Дежуривший Рубанов нервно достал портсигар, который сын преподнёс жене, а он ловко выманил, но тут же убрал, предчувствуя, что император, непременно сейчас, надумает изучать «сей скромный», необъятных размеров, труд.
Так оно и вышло.
«Что у Витте, что у Мирского, жёны вульгарные эмансипэ, по которым прядильный станок день и ночь плачет», — закурил с разрешения царя. — Откуда у их мужей время, чтоб писать всякую галиматью?»
Согласно его догадке, государь вначале читал сам, затем, устало потерев царские очи, попросил своего генерал–адьютанта.
Максим Акимович, негодуя в душе, читал о предложении министра внутренних дел сломать крестьянскую общину и смягчить полицейские строгости.
«Не нарушай порядок, и смягчать ничего не потребуется. К тому же идёт война. Мой сын сражается с врагом… Какие в это время реформы… Александр Второй дореформировался до того, что в стране бардак наступил… И самого царя убили… Как бы его внук по дедушкиному пути не пошёл. И страну развалит, и жизнь потеряет, — читая, думал Рубанов. — Отправить «банкетчиков» к преемнику Гапона по пересыльной тюремной церкви, сразу и тишина наступит… Ох, добр и либерален наш государь».
2 декабря, уступив просьбам своего министра, Николай собрал совещание, пригласив на него управленческую элиту. И что знаменательно, эти столпы высшей государственной бюрократии, высказались за «удовлетворение желаний умеренного и благоразумного общества».
Царь растерялся, не ожидая, что верная опора трона начала этот самый трон раскачивать.
«На вас ведь упадёт и раздавит», — подумал государь, благожелательно слушая Победоносцева.

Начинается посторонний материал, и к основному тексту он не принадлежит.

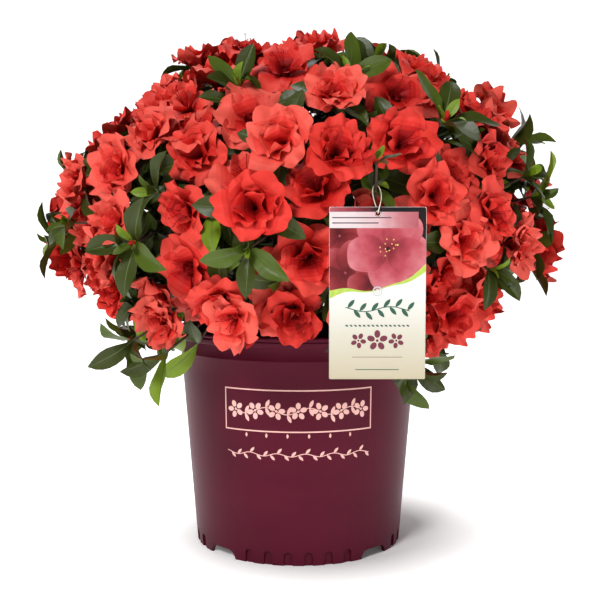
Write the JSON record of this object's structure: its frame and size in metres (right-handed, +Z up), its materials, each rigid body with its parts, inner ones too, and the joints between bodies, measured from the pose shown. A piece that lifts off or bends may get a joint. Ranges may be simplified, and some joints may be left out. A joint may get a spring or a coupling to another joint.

— Самодержавие имеет не только политическое значение, но и религиозный характер, и государь не вправе ограничивать свою миссию, возложенную Божественным промыслом, — сурово оглядел присутствующих.
Но всерьёз его уже никто не воспринимал.
— Вести прежнюю политику реакции совершенно невозможно, это приведёт нас к гибели, — поднявшись, произнёс Витте, глянув на Победоносцева, будто на пустое место.
— Если не сделать либеральные реформы и не удовлетворить естественные желания всех, то перемены уже будут в виде революции, — зловещим голосом провещал Святополк—Мирский.
«И это говорит министр внутренних дел, — растерянно почесал лысый череп Константин Петрович. — Таких гуманных законов, как в России, нет не в одной стране, — подумал, но к своему удивлению, не отважился озвучить мысль. — И так ретроградом считают».
Николай тоже не стал возражать против мнения большинства, оставив в проекте манифеста третий параграф, которым предусматривалась возможность «привлечения местных общественных учреждений и выбранных ими из своей среды лиц к участию в разработке законодательных предначертаний наших до рассмотрения их Госсоветом».
Волнение потрясённых советников достигло такой степени «эмоционального возбуждения», как определил их состояние Константин Петрович, что двое из министров расплакались.